25 August 2009

Sharing your knowledge

Why are developers, and people in general , so prone to entropy? Most of the software developers I know are really quick to throw aways good engineering practices in favor of writing more code. And use the same code writing exercise as an excuse of not doing those practices in the first place.
I have to much work to do! See, how many bugs I have to fix! What do I get from writing all these down, nobody will read that! Testing is stupid, I will be the only one doing it , everyone else doesn't do it!
Oh , how many such sentences I've heard from everyone I talked to. And the energy I spent correcting each and different attitude. Ah! And then to see them fall back to their evil no engineering ways, practically makes me wonder why do I try.
OK, I try , because I really want to teach others what I know and think that should be a practice for all experienced developers, only this way our profession will grow and evolve.
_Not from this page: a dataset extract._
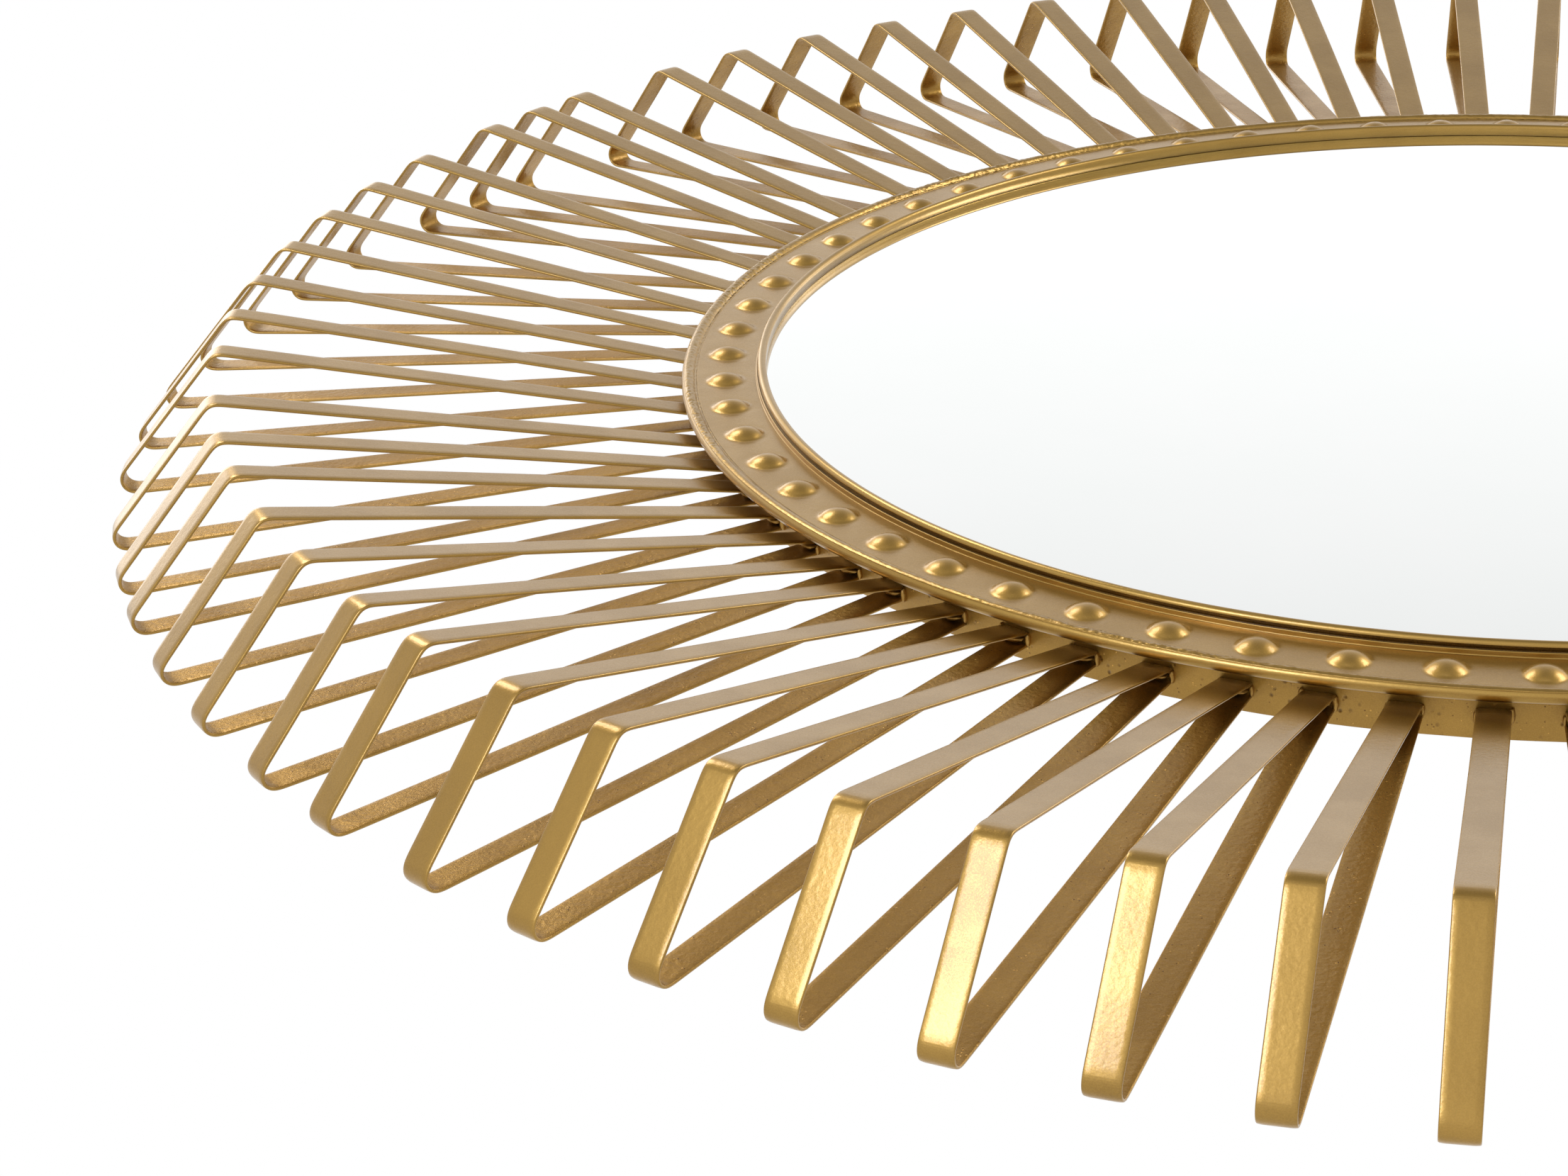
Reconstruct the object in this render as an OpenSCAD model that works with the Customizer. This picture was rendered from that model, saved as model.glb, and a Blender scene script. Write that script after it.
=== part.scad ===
// Sunburst wall mirror: a round mirror in a domed steel ring, with bent-strip rays around it.
// It is drawn as it hangs. Z is up, the glass faces -Y, and the wall is the plane Y = 0.
// The origin is on the mirror's axis, in the wall plane.
// Modules draw the mirror lying on its back, with z = 0 at the front of the glass. hung() hangs it up.

/* [Mirror] */
// Radius of the glass that can be seen
sight_r = 246.6; // [200:0.1:300]
// Thickness of the mirror glass
glass_t = 3; // [2:0.5:5]
// How far the glass runs under the lip
glass_lap = 2.2; // [1.8:0.1:2.6]
// Thickness of the backing board
board_t = 5; // [4:0.5:6]

/* [Face ring] */
// Width of the rounded lip around the glass
lip_w = 3.5; // [3.3:0.1:4]
// Height of the lip above the glass
lip_h = 4.3; // [3.5:0.1:5]
// Radial width of the flat ring, from the lip to the rim
ring_w = 20.2; // [18:0.1:24]
// Thickness of the ring's sheet steel
ring_t = 1.5; // [1:0.1:2]
// Number of pressed domes around the ring
dome_count = 64; // [24:1:72]
// Diameter of a dome where it meets the ring
dome_d = 12; // [8:0.5:13]
// Height of a dome above the ring
dome_h = 2.4; // [2:0.1:4.5]
// Diameter of the round rod that edges the ring
rim_d = 4.1; // [3.6:0.1:5]
// How far the rod stands in front of the ring
rim_rise = 1.25; // [0.8:0.05:1.6]

/* [Band] */
// Depth of the band's back edge behind the glass front
band_back = 17.8; // [16:0.1:21]
// Thickness of the band
band_t = 2; // [1.5:0.5:3]
// How far the band is set in from the outside of the rim
band_inset = 10.35; // [9:0.05:12]

/* [Rays] */
// Number of rays, an even number
ray_count = 72; // [36:2:84]
// Width of the strip that a ray is bent from
strip_w = 9.5; // [6:0.5:12]
// Thickness of the strip
strip_t = 1.2; // [1:0.1:2]
// Radius at which the front crease of a ray lies
crease_r = 423.6; // [360:0.1:440]
// Height of the front crease in front of the glass
crease_z = 20.8; // [10:0.1:40]
// Outside radius of the front bend
crease_bend = 4.3; // [3:0.1:8]
// Radius to the outside of the whole sunburst
tip_r = 457.4; // [450:0.1:500]
// Outside radius of the back bend
tip_bend = 4.6; // [3:0.1:8]
// Depth of the wall plane behind the glass front
wall_depth = 26; // [22:0.5:32]
// Depth of the front arm's outside where it meets the band
arm_front = 8.7; // [8:0.1:9.5]
// Depth of the back arm's outside where it meets the band
arm_back = 13.4; // [13:0.1:15.5]
// Rays welded off their pitch: ray number, and degrees clockwise
off_pitch = [[9, 0.5], [14, -1], [15, -1.3], [23, 1.2], [25, -1.5]];

/* [Back hardware] */
// Number of retaining tabs inside the band
tab_count = 8; // [4:2:12]
// Half the distance between the two hangers
hanger_x = 130; // [90:5:160]
// Height of the hanger rings' pins above the centre
hanger_z = 150; // [110:5:170]
// Radius of a hanger ring's bow, to the wire's centre
hanger_bow = 12; // [10:0.5:14]
// Diameter of a hanger ring's wire
hanger_wire = 3; // [2.5:0.5:4]

/* [Hidden] */
$fn = 96;
eps = 0.02;
pair_count = ray_count / 2;

gold = "#b9a078";
bare_steel = "#b8bcc2";
glass_r = sight_r + glass_lap;
ring_in = sight_r + glass_lap + 0.3;
ring_out = sight_r + lip_w + ring_w;
rim_r = ring_out + rim_d / 2 + 0.05;
rim_z = rim_rise - rim_d / 2;
outer_r = rim_r + rim_d / 2;
band_out = outer_r - band_inset;
band_in = band_out - band_t;
dome_pitch_r = sight_r + lip_w + ring_w / 2 + 0.05;
dome_sphere = (dome_d * dome_d / 4 + dome_h * dome_h) / (2 * dome_h);
dome_first = 92.8;

board_front = -glass_t - 0.2;
board_back = board_front - board_t;
board_r = band_in - 3;
tab_t = 1.2;
tab_back = board_back - tab_t - 0.05;
tab_reach = 17;
tab_hole_r = band_in - 12;
screw_r = 1.5;
strap_t = 1.2;
strap_w = 12;
strap_front = board_back - 0.05;
pin_clear = 0.1;
loop_in = hanger_wire / 2 + pin_clear;
loop_out = loop_in + strap_t;
pin_z = strap_front - loop_out;
strap_len = 34;
strap_screws = [18, 28];

// A ray's outline in its own plane: x is the radius, y is the height in front of the glass.
arm_in = band_out + 0.1;
arm_slope = atan((crease_z + arm_front) / (crease_r - band_out));
tip_c = [tip_r - tip_bend, tip_bend - wall_depth];
to_tip = tip_c - [crease_r, crease_z];
leg_angle = atan2(to_tip[1], to_tip[0]) + asin(tip_bend / norm(to_tip));
crease_turn = arm_slope - leg_angle;
crease_cut = crease_bend * tan(crease_turn / 2);
to_root = [band_out, -arm_back] - tip_c;
back_angle = atan2(to_root[1], to_root[0]) - asin(tip_bend / norm(to_root));
back_len = sqrt(norm(to_root) ^ 2 - tip_bend ^ 2) - 0.1;
tip_turn = 360 + leg_angle - back_angle;
crease_c = along(along([crease_r, crease_z], arm_slope, -crease_cut), arm_slope - 90, crease_bend);
front_root = along([crease_r, crease_z], arm_slope, -(crease_r - arm_in) / cos(arm_slope));
back_root = along(along(tip_c, back_angle + 90, tip_bend), back_angle, back_len);

function two(n) = n < 10 ? str("0", n) : str(n);
function pair_name(p) = str("rays_", two(2 * p - 1), "_", two(2 * p));
function drift(i) = let (hit = [for (o = off_pitch) if (o[0] == i) o[1]]) len(hit) > 0 ? hit[0] : 0;
function ray_azimuth(i) = -90 - (i - 1) * 360 / ray_count - drift(i);
function along(p, angle, d) = p + d * [cos(angle), sin(angle)];

module hung() {
    translate([0, -wall_depth, 0])
        rotate([90, 0, 0])
            children();
}

module disc(r, z0, z1) {
    translate([0, 0, z0])
        cylinder(r = r, h = z1 - z0);
}

// The points of an arc that turns clockwise.
function bend(c, r, from, turn, steps) = [for (k = [0:steps]) along(c, from - turn * k / steps, r)];
// One side of the bent strip, as points from the front arm round to the back arm.
function strip_side(r_less) = concat(
    [along(front_root, arm_slope - 90, r_less)],
    bend(crease_c, crease_bend - r_less, arm_slope + 90, crease_turn, 8),
    bend(tip_c, tip_bend - r_less, leg_angle + 90, tip_turn, 16),
    [along(back_root, back_angle - 90, r_less)]
);
function reversed(v) = [for (k = [len(v) - 1:-1:0]) v[k]];

module ray() {
    translate([0, strip_w / 2, 0])
        rotate([90, 0, 0])
            linear_extrude(strip_w)
                polygon(concat(strip_side(0), reversed(strip_side(strip_t))));
}

module ray_pair(p) {
    color(gold)
        hung()
            for (i = [2 * p - 1, 2 * p])
                rotate([0, 0, ray_azimuth(i)])
                    ray();
}

// Weld metal in the notch between a ray's two arms and the band.
module ray_welds() {
    out = 7;
    front = [-arm_front - strip_t / cos(arm_slope) - 0.1, tan(arm_slope)];
    back = [-arm_back + strip_t / cos(180 - back_angle) + 0.1, tan(back_angle)];
    color(gold)
        hung()
            for (i = [1:ray_count])
                rotate([0, 0, ray_azimuth(i)])
                    translate([band_out + 0.05, strip_w * 0.4, 0])
                        rotate([90, 0, 0])
                            linear_extrude(strip_w * 0.8)
                                polygon([
                                    [0, back[0]],
                                    [out, back[0] + out * back[1]],
                                    [out * 0.6, (back[0] + front[0]) / 2],
                                    [out, front[0] + out * front[1]],
                                    [0, front[0]]
                                ]);
}

module mirror_glass() {
    color("#eef1f2")
        hung()
            disc(glass_r, -glass_t, 0);
}

module screw_holes(points, r) {
    for (p = points)
        translate([p[0], p[1], board_back - 1])
            cylinder(r = r, h = board_t);
}

function tab_points() = [for (i = [0:tab_count - 1]) let (a = (i + 0.5) * 360 / tab_count)
    [tab_hole_r * cos(a), tab_hole_r * sin(a)]];
function strap_points() = [for (s = [-1, 1], d = strap_screws) [s * hanger_x, hanger_z - d]];

module backing_board() {
    color("#8a6a48")
        hung()
            difference() {
                disc(board_r, board_back, board_front);
                screw_holes(concat(tab_points(), strap_points()), screw_r + 0.05);
            }
}

module dome_row(r, z_low) {
    for (i = [0:dome_count - 1])
        rotate([0, 0, -dome_first - i * 360 / dome_count])
            translate([dome_pitch_r, 0, 0])
                rotate_extrude()
                    intersection() {
                        translate([0, dome_h - dome_sphere])
                            circle(r = r);
                        translate([0, z_low])
                            square([dome_d, dome_d]);
                    }
}

module face_ring() {
    color(gold)
        hung()
            difference() {
                union() {
                    difference() {
                        disc(ring_out - 0.1, -ring_t, 0);
                        disc(ring_in, -ring_t - 1, 1);
                    }
                    dome_row(dome_sphere, -ring_t);
                }
                dome_row(dome_sphere - ring_t * 0.85, -ring_t - 0.5);
            }
}

// A wire on a low wall. The wall stands a little outside the wire, which leaves a groove under it.
module lip_hoop() {
    wire = lip_w * 0.43;
    step = lip_h * 0.4;
    color(gold)
        hung()
            rotate_extrude()
                translate([sight_r, 0])
                    polygon(concat(
                        [[lip_w, eps], [0.1, eps]],
                        bend([0.1 + wire, lip_h - wire], wire, 180, 215, 18),
                        [[lip_w - 0.2, step], [lip_w, step - 0.2]]
                    ));
}

module rim_hoop() {
    color(gold)
        hung()
            translate([0, 0, rim_z])
                rotate_extrude()
                    translate([rim_r, 0])
                        circle(r = rim_d / 2);
}

// The ground weld that runs from the ring up over the rod.
module rim_weld_seam() {
    groove = rim_d / 2 + 0.03;
    low = 180 - asin((eps - rim_z) / groove);
    color(gold)
        hung()
            rotate_extrude()
                polygon(concat(
                    [[ring_out - 0.7, eps], [ring_out - 0.7, 0.1]],
                    bend([rim_r, rim_z], groove + 0.25, 152, 104, 10),
                    reversed(bend([rim_r, rim_z], groove, low, low - 48, 12))
                ));
}

module hub_band() {
    color(gold)
        hung()
            difference() {
                disc(band_out, -band_back, -ring_t - eps);
                disc(band_in, -band_back - 1, 1);
            }
}

// Steel tabs welded inside the band and bent over the board.
module retaining_tabs() {
    width = 14;
    color(gold)
        hung()
            for (i = [0:tab_count - 1])
                rotate([0, 0, (i + 0.5) * 360 / tab_count])
                    difference() {
                        union() {
                            translate([band_in - tab_reach, -width / 2, tab_back])
                                cube([tab_reach - 0.4, width, tab_t]);
                            translate([band_in - 0.4 - tab_t, -width / 2, tab_back - 5])
                                cube([tab_t, width, 5 + tab_t]);
                        }
                        translate([tab_hole_r, 0, tab_back - 1])
                            cylinder(r = screw_r + 0.4, h = tab_t + 2);
                    }
}

module wood_screw(head_z, grip) {
    translate([0, 0, head_z - 1.6])
        cylinder(r1 = 2.4, r2 = 3.2, h = 1.6);
    translate([0, 0, head_z - 0.5])
        cylinder(r = screw_r, h = grip + 0.5);
}

module tab_screws() {
    color(bare_steel)
        hung()
            for (p = tab_points())
                translate([p[0], p[1], 0])
                    wood_screw(tab_back - eps, tab_t + 3.2);
}

module hanger_screws() {
    color(bare_steel)
        hung()
            for (p = strap_points())
                translate([p[0], p[1], 0])
                    wood_screw(strap_front - strap_t - eps, strap_t + 3.2);
}

// A steel strap curled around the ring's pin at its upper end.
module hanger_strap(x) {
    color(bare_steel)
        hung()
            translate([x, hanger_z, 0])
                difference() {
                    union() {
                        translate([-strap_w / 2, 0, pin_z])
                            rotate([0, 90, 0])
                                cylinder(r = loop_out, h = strap_w);
                        translate([-strap_w / 2, -strap_len + strap_w / 2, strap_front - strap_t])
                            cube([strap_w, strap_len - strap_w / 2, strap_t]);
                        translate([0, -strap_len + strap_w / 2, strap_front - strap_t])
                            cylinder(r = strap_w / 2, h = strap_t);
                    }
                    translate([-strap_w, 0, pin_z])
                        rotate([0, 90, 0])
                            cylinder(r = loop_in, h = strap_w * 2);
                    for (d = strap_screws)
                        translate([0, -d, strap_front - strap_t - 1])
                            cylinder(r = screw_r + 0.4, h = strap_t + 2);
                }
}

module left_hanger_strap() {
    hanger_strap(-hanger_x);
}

module right_hanger_strap() {
    hanger_strap(hanger_x);
}

// A wire D that swings on its straight side.
module hanger_ring(x) {
    color(bare_steel)
        hung()
            translate([x, hanger_z, pin_z]) {
                rotate_extrude(angle = 180)
                    translate([hanger_bow, 0])
                        circle(r = hanger_wire / 2);
                translate([-hanger_bow, 0, 0])
                    rotate([0, 90, 0])
                        cylinder(r = hanger_wire / 2, h = hanger_bow * 2);
                for (s = [-1, 1])
                    translate([s * hanger_bow, 0, 0])
                        sphere(r = hanger_wire / 2 + 0.08);
            }
}

module left_hanger_ring() {
    hanger_ring(-hanger_x);
}

module right_hanger_ring() {
    hanger_ring(hanger_x);
}

mirror_glass();
backing_board();
face_ring();
lip_hoop();
rim_hoop();
rim_weld_seam();
hub_band();
retaining_tabs();
tab_screws();
left_hanger_strap();
right_hanger_strap();
left_hanger_ring();
right_hanger_ring();
hanger_screws();
ray_welds();
for (p = [1:pair_count]) ray_pair(p);
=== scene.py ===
"""The looks of a sunburst wall mirror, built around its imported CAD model.

The mirror hangs: Z is up, the glass faces -Y, and the wall would be the plane Y = 0.
Most shapes are drawn as points of radius and depth. Depth is Y, so a smaller depth is nearer the room.
"""

import math

import bmesh
import bpy
import numpy as np
from mathutils import Matrix, Vector, noise


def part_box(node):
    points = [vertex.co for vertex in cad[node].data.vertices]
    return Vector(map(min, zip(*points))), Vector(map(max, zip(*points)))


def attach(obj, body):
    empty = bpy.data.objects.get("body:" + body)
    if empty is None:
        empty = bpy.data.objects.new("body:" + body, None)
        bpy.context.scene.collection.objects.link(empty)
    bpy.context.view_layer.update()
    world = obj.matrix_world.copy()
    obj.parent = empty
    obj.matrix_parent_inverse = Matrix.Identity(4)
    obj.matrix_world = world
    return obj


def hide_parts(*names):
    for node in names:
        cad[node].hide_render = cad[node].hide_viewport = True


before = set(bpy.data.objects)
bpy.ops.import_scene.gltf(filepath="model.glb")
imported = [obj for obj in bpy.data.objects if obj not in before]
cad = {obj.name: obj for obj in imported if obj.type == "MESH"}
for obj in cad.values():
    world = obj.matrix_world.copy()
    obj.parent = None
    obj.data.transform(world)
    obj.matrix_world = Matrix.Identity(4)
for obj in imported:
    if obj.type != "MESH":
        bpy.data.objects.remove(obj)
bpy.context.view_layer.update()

MM = 0.001
BODY = "mirror_body"
GOLD, GLASS, BOARD, ZINC = "satin_gold", "mirror_glass", "hardboard", "zinc_steel"
draws = np.random.RandomState(72)


# ---------------------------------------------------------------- the camera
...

I do not gain anything by not sharing and teaching others.
What are the benefits of sharing (for example with your team mates):

  • You can shuffle boring and uninteresting work to them, while you focus on more challenging stuff

  • You can discuss problems with someone who understands the topic , and possibly made some learning on their own

  • You learn by teaching

  • People around you will write code with greater quality

Teaching others , or sharing knowledge , has its drawbacks :

  • Time spent teaching others is not time spent on improving you

  • Teaching others (in my experience) often diminishes your knowledge in the eyes of others , since for them is so easily gained

  • Teaching is a strenuous and continuous process with unknown results (if you want to see big bangs for you bucks quickly, better be ready for disappointment)

And the greatest truth of all: you can't force people to really learn and implement that they are not interested in. Especially if you do not a rifle on their heads.